"""

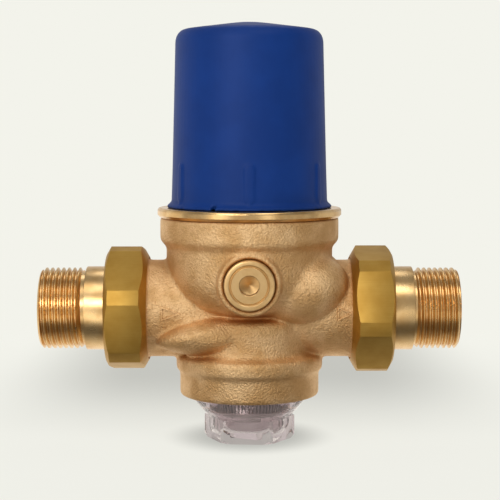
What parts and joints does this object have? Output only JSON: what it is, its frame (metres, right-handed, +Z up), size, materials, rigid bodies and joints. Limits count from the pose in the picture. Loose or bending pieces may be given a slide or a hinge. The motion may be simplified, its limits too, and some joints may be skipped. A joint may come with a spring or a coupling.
{
  "type": "pressure reducing valve",
  "caption": "Brass water pressure reducing valve with union tailpieces, blue setting cap, clear strainer bowl and front gauge plug.",
  "frame": {"origin": "centre of the underside of the clear bowl's hexagon foot, on which the valve stands", "axes": "+Z up the cap's axis, +X along the flow out of the outlet, -Y towards the gauge plug"},
  "size_m": [0.1356, 0.0598, 0.1324],
  "materials": {
    "cast_gunmetal": "shot-blasted sand casting",
    "turned_brass": "bright turned",
    "nut_brass": "satin with fine tool lines",
    "blue_plastic": "satin moulded",
    "clear_plastic": "clear moulded plastic",
    "strainer_steel": "fine slotted sheet",
    "steel": "turned",
    "spring_steel": "zinc plated wire",
    "inner_brass": "turned",
    "black_rubber": "moulded rubber",
    "gasket_fibre": "pressed fibre sheet"
  },
  "bodies": {
    "body": {"valve_body": "cast_gunmetal", "bonnet": "turned_brass", "diaphragm": "black_rubber", "slip_ring": "inner_brass", "seat_insert": "inner_brass", "seat_o_ring": "black_rubber"},
    "cap": {"adjusting_cap": "blue_plastic", "adjusting_spindle": "steel", "thrust_washer": "steel", "spindle_clip": "steel"},
    "spring_carrier": {"spring_nut_plate": "steel", "set_spring": "spring_steel"},
    "stem": {"spring_seat_plate": "steel", "diaphragm_support_plate": "steel", "valve_stem": "steel", "stem_nut": "steel", "poppet": "inner_brass", "valve_seal": "black_rubber", "poppet_nut": "steel"},
    "basket": {"strainer": "strainer_steel"},
    "bowl": {"clear_bowl": "clear_plastic", "bowl_o_ring": "black_rubber"},
    "inlet_tail": {"inlet_tailpiece": "turned_brass", "inlet_gasket": "gasket_fibre"},
    "inlet_nut": {"inlet_union_nut": "nut_brass"},
    "outlet_tail": {"outlet_tailpiece": "turned_brass", "outlet_gasket": "gasket_fibre"},
    "outlet_nut": {"outlet_union_nut": "nut_brass"},
    "plug_ring": {"gauge_plug_seal": "gasket_fibre"},
    "plug": {"gauge_plug": "turned_brass"}
  },
  "joints": [
    {"name": "cap_turn", "type": "hinge", "parent": "body", "child": "cap", "pos_m": [0, 0, 0.1], "axis": [0, 0, 1], "range_deg": [-1440, 1800]},
    {"name": "spring_plate_travel", "type": "slide", "parent": "body", "child": "spring_carrier", "axis": [0, 0, 1], "range_m": [-0.006, 0.0075], "deforming": ["set_spring"]},
    {"name": "valve_lift", "type": "slide", "parent": "body", "child": "stem", "axis": [0, 0, 1], "range_m": [0, 0.002], "stiffness_N_per_m": 5000, "springref_m": -0.001, "deforming": ["diaphragm"]},
    {"name": "bowl_travel", "type": "slide", "parent": "body", "child": "basket", "axis": [0, 0, -1], "range_m": [0, 0.0075]},
    {"name": "bowl_turn", "type": "hinge", "parent": "basket", "child": "bowl", "pos_m": [0, 0, 0.017], "axis": [0, 0, -1], "range_deg": [0, 1800]},
    {"name": "inlet_union_travel", "type": "slide", "parent": "body", "child": "inlet_tail", "axis": [-1, 0, 0], "range_m": [0, 0.00693]},
    {"name": "inlet_union_turn", "type": "hinge", "parent": "inlet_tail", "child": "inlet_nut", "pos_m": [-0.0395, 0, 0.0408], "axis": [-1, 0, 0], "range_deg": [0, 1080]},
    {"name": "outlet_union_travel", "type": "slide", "parent": "body", "child": "outlet_tail", "axis": [1, 0, 0], "range_m": [0, 0.00693]},
    {"name": "outlet_union_turn", "type": "hinge", "parent": "outlet_tail", "child": "outlet_nut", "pos_m": [0.0395, 0, 0.0408], "axis": [1, 0, 0], "range_deg": [0, 1080]},
    {"name": "gauge_plug_travel", "type": "slide", "parent": "body", "child": "plug_ring", "axis": [0, -1, 0], "range_m": [0, 0.00535]},
    {"name": "gauge_plug_turn", "type": "hinge", "parent": "plug_ring", "child": "plug", "pos_m": [0, -0.0255, 0.0512], "axis": [0, -1, 0], "range_deg": [0, 1440]}
  ],
  "couplings": [
    {"joint": "cap_turn", "follows": "spring_plate_travel", "rad_per_m": 4188.8},
    {"joint": "bowl_turn", "follows": "bowl_travel", "rad_per_m": 4188.8},
    {"joint": "inlet_union_turn", "follows": "inlet_union_travel", "rad_per_m": 2721.2},
    {"joint": "outlet_union_turn", "follows": "outlet_union_travel", "rad_per_m": 2721.2},
    {"joint": "gauge_plug_turn", "follows": "gauge_plug_travel", "rad_per_m": 4699.5}
  ]
}
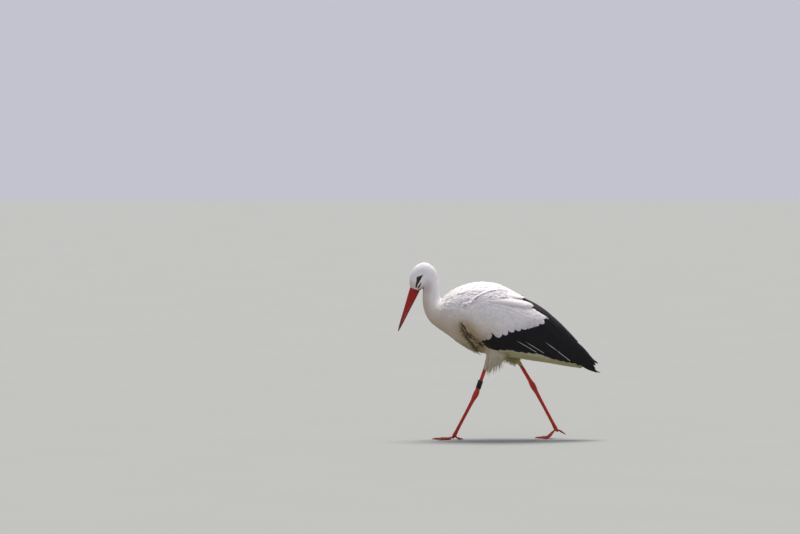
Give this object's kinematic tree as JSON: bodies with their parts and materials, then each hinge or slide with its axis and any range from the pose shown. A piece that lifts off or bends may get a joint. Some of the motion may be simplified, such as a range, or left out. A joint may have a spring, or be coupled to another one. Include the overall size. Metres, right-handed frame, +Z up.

"""

## WHAT IS EXPECTED:
Please reproduce each record precisely as written.

## RESULT BELOW:
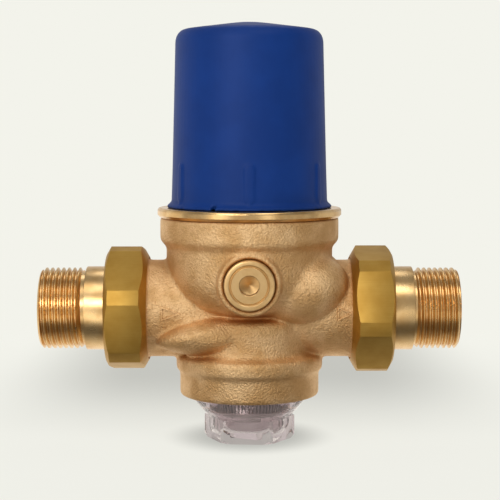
What parts and joints does this object have? Output only JSON: what it is, its frame (metres, right-handed, +Z up), size, materials, rigid bodies and joints. Limits count from the pose in the picture. Loose or bending pieces may be given a slide or a hinge. The motion may be simplified, its limits too, and some joints may be skipped. A joint may come with a spring or a coupling.
{
  "type": "pressure reducing valve",
  "caption": "Brass water pressure reducing valve with union tailpieces, blue setting cap, clear strainer bowl and front gauge plug.",
  "frame": {"origin": "centre of the underside of the clear bowl's hexagon foot, on which the valve stands", "axes": "+Z up the cap's axis, +X along the flow out of the outlet, -Y towards the gauge plug"},
  "size_m": [0.1356, 0.0598, 0.1324],
  "materials": {
    "cast_gunmetal": "shot-blasted sand casting",
    "turned_brass": "bright turned",
    "nut_brass": "satin with fine tool lines",
    "blue_plastic": "satin moulded",
    "clear_plastic": "clear moulded plastic",
    "strainer_steel": "fine slotted sheet",
    "steel": "turned",
    "spring_steel": "zinc plated wire",
    "inner_brass": "turned",
    "black_rubber": "moulded rubber",
    "gasket_fibre": "pressed fibre sheet"
  },
  "bodies": {
    "body": {"valve_body": "cast_gunmetal", "bonnet": "turned_brass", "diaphragm": "black_rubber", "slip_ring": "inner_brass", "seat_insert": "inner_brass", "seat_o_ring": "black_rubber"},
    "cap": {"adjusting_cap": "blue_plastic", "adjusting_spindle": "steel", "thrust_washer": "steel", "spindle_clip": "steel"},
    "spring_carrier": {"spring_nut_plate": "steel", "set_spring": "spring_steel"},
    "stem": {"spring_seat_plate": "steel", "diaphragm_support_plate": "steel", "valve_stem": "steel", "stem_nut": "steel", "poppet": "inner_brass", "valve_seal": "black_rubber", "poppet_nut": "steel"},
    "basket": {"strainer": "strainer_steel"},
    "bowl": {"clear_bowl": "clear_plastic", "bowl_o_ring": "black_rubber"},
    "inlet_tail": {"inlet_tailpiece": "turned_brass", "inlet_gasket": "gasket_fibre"},
    "inlet_nut": {"inlet_union_nut": "nut_brass"},
    "outlet_tail": {"outlet_tailpiece": "turned_brass", "outlet_gasket": "gasket_fibre"},
    "outlet_nut": {"outlet_union_nut": "nut_brass"},
    "plug_ring": {"gauge_plug_seal": "gasket_fibre"},
    "plug": {"gauge_plug": "turned_brass"}
  },
  "joints": [
    {"name": "cap_turn", "type": "hinge", "parent": "body", "child": "cap", "pos_m": [0, 0, 0.1], "axis": [0, 0, 1], "range_deg": [-1440, 1800]},
    {"name": "spring_plate_travel", "type": "slide", "parent": "body", "child": "spring_carrier", "axis": [0, 0, 1], "range_m": [-0.006, 0.0075], "deforming": ["set_spring"]},
    {"name": "valve_lift", "type": "slide", "parent": "body", "child": "stem", "axis": [0, 0, 1], "range_m": [0, 0.002], "stiffness_N_per_m": 5000, "springref_m": -0.001, "deforming": ["diaphragm"]},
    {"name": "bowl_travel", "type": "slide", "parent": "body", "child": "basket", "axis": [0, 0, -1], "range_m": [0, 0.0075]},
    {"name": "bowl_turn", "type": "hinge", "parent": "basket", "child": "bowl", "pos_m": [0, 0, 0.017], "axis": [0, 0, -1], "range_deg": [0, 1800]},
    {"name": "inlet_union_travel", "type": "slide", "parent": "body", "child": "inlet_tail", "axis": [-1, 0, 0], "range_m": [0, 0.00693]},
    {"name": "inlet_union_turn", "type": "hinge", "parent": "inlet_tail", "child": "inlet_nut", "pos_m": [-0.0395, 0, 0.0408], "axis": [-1, 0, 0], "range_deg": [0, 1080]},
    {"name": "outlet_union_travel", "type": "slide", "parent": "body", "child": "outlet_tail", "axis": [1, 0, 0], "range_m": [0, 0.00693]},
    {"name": "outlet_union_turn", "type": "hinge", "parent": "outlet_tail", "child": "outlet_nut", "pos_m": [0.0395, 0, 0.0408], "axis": [1, 0, 0], "range_deg": [0, 1080]},
    {"name": "gauge_plug_travel", "type": "slide", "parent": "body", "child": "plug_ring", "axis": [0, -1, 0], "range_m": [0, 0.00535]},
    {"name": "gauge_plug_turn", "type": "hinge", "parent": "plug_ring", "child": "plug", "pos_m": [0, -0.0255, 0.0512], "axis": [0, -1, 0], "range_deg": [0, 1440]}
  ],
  "couplings": [
    {"joint": "cap_turn", "follows": "spring_plate_travel", "rad_per_m": 4188.8},
    {"joint": "bowl_turn", "follows": "bowl_travel", "rad_per_m": 4188.8},
    {"joint": "inlet_union_turn", "follows": "inlet_union_travel", "rad_per_m": 2721.2},
    {"joint": "outlet_union_turn", "follows": "outlet_union_travel", "rad_per_m": 2721.2},
    {"joint": "gauge_plug_turn", "follows": "gauge_plug_travel", "rad_per_m": 4699.5}
  ]
}
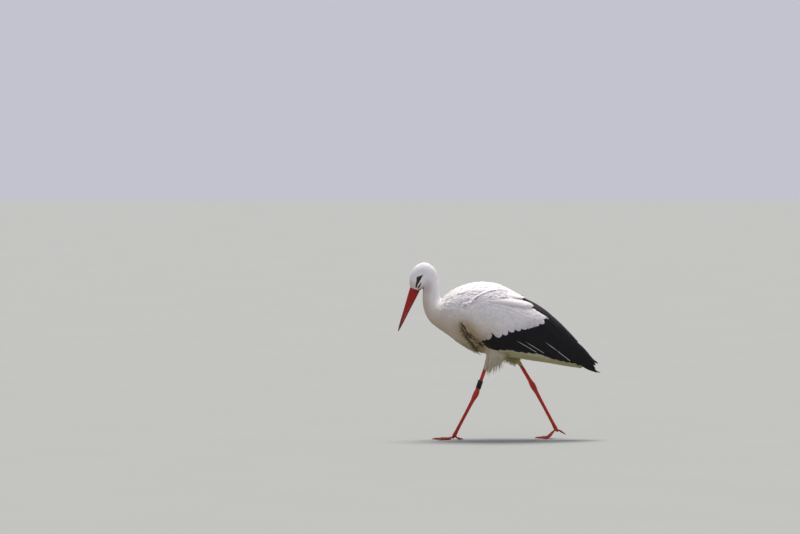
Give this object's kinematic tree as JSON: bodies with their parts and materials, then each hinge or slide with its axis and any range from the pose shown. A piece that lifts off or bends may get a joint. Some of the motion may be simplified, such as a range, or left out. A joint may have a spring, or be coupled to another one. Include the overall size. Metres, right-handed frame, +Z up.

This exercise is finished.